Problem requirements
Using the data below, determine the number of lines that include the string "where". Write only that number.

-------- Stored data --------

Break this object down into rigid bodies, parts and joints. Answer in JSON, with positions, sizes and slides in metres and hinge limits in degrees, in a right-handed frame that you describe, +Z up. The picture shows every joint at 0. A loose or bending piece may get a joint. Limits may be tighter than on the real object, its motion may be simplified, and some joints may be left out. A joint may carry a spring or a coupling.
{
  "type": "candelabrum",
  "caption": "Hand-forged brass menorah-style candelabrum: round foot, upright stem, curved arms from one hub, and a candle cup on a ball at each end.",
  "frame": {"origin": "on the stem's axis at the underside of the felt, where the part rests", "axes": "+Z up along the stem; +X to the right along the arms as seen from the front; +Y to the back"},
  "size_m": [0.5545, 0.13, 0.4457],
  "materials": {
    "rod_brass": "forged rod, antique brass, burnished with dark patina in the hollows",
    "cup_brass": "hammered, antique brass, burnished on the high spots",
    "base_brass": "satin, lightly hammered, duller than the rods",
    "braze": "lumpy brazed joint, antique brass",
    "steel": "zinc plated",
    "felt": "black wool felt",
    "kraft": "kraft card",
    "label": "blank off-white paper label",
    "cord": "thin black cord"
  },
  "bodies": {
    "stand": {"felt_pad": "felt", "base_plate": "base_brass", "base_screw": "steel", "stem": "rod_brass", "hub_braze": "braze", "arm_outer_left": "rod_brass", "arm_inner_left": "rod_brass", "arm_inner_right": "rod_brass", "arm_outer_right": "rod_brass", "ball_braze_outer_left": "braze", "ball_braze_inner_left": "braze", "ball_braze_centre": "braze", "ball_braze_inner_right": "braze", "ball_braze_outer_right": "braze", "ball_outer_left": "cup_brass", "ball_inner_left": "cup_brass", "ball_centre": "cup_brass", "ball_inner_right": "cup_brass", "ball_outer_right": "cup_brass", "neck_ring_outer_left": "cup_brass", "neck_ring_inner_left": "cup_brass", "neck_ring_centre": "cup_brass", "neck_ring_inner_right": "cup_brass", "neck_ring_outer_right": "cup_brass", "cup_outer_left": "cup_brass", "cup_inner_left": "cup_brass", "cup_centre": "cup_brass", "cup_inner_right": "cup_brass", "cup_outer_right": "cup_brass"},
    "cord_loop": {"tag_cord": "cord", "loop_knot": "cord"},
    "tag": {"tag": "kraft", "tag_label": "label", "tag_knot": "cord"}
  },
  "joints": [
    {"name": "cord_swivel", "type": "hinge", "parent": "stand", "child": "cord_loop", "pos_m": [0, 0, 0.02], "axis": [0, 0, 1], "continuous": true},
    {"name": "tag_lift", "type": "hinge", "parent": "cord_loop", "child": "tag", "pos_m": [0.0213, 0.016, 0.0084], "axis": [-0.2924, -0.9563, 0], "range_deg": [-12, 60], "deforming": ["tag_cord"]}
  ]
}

--------
-------- Stored data --------

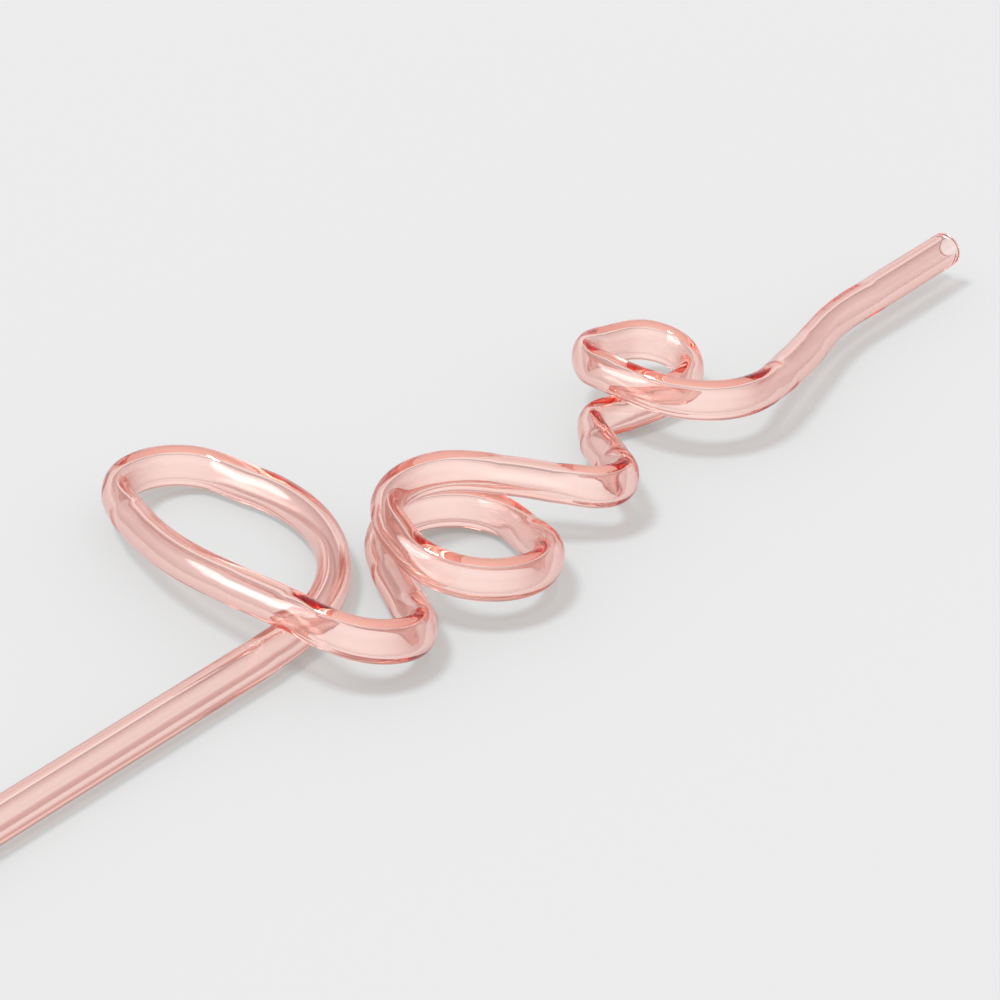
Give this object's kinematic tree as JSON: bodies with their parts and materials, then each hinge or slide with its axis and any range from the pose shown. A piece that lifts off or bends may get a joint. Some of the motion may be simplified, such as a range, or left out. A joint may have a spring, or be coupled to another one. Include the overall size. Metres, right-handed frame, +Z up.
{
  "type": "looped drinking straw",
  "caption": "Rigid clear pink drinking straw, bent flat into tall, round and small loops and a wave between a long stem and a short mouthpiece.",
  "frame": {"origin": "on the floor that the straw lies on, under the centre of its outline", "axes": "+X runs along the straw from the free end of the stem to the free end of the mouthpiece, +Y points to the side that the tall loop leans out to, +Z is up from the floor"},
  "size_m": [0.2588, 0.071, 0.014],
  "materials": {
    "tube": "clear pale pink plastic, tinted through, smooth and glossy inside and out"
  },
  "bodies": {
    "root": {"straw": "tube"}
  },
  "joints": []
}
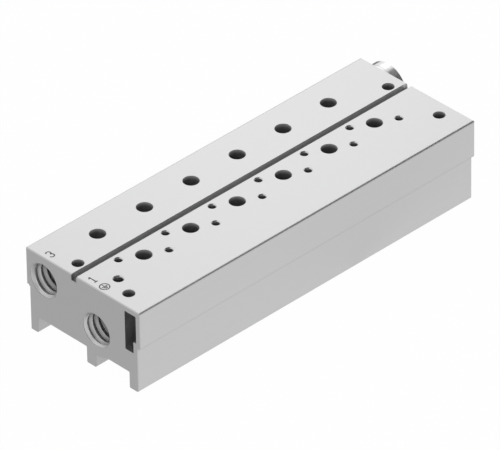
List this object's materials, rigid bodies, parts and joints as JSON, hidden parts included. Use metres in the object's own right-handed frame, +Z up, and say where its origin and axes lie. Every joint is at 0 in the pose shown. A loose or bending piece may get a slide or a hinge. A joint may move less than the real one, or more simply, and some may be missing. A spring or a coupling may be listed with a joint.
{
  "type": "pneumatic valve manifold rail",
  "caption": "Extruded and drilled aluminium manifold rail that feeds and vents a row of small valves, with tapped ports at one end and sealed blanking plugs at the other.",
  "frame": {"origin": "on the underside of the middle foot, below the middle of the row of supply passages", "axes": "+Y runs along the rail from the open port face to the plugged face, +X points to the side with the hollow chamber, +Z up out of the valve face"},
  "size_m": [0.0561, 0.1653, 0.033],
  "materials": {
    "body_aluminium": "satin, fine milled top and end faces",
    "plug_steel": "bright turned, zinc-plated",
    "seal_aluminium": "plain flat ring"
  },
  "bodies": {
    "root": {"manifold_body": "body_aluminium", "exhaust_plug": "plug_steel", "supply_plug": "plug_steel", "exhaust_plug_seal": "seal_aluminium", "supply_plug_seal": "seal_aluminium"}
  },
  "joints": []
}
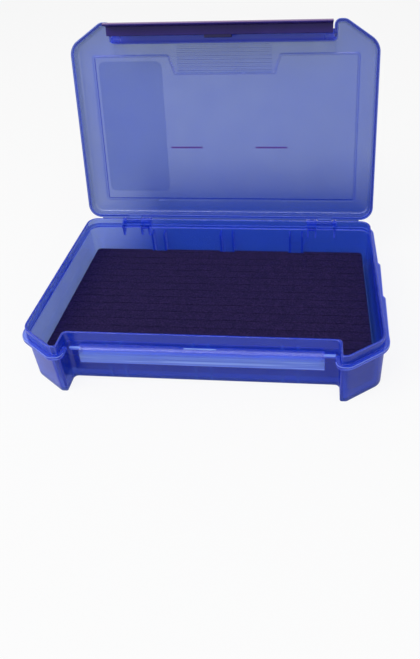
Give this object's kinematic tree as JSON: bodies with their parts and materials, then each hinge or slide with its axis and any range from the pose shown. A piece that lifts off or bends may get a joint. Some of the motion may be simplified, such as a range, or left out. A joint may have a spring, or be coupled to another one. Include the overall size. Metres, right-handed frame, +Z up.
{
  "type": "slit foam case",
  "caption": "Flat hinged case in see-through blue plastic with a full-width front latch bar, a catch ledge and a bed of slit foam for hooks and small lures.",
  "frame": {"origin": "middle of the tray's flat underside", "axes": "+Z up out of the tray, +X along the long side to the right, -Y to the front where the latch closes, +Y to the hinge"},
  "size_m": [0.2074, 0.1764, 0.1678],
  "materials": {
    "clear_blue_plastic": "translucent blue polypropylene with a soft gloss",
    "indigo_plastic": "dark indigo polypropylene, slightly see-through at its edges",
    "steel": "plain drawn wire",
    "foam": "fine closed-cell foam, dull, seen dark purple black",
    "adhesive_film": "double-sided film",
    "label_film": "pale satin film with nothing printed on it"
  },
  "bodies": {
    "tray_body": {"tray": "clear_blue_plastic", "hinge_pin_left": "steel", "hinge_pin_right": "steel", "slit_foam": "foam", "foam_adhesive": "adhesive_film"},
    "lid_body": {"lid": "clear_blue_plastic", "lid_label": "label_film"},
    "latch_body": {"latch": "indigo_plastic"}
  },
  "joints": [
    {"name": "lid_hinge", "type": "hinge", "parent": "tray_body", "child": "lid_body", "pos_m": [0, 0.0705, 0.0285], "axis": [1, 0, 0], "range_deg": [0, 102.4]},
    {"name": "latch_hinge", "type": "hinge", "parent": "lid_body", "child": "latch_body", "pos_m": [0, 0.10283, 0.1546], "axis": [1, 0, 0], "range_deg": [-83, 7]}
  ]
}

--------

Exercise answer
3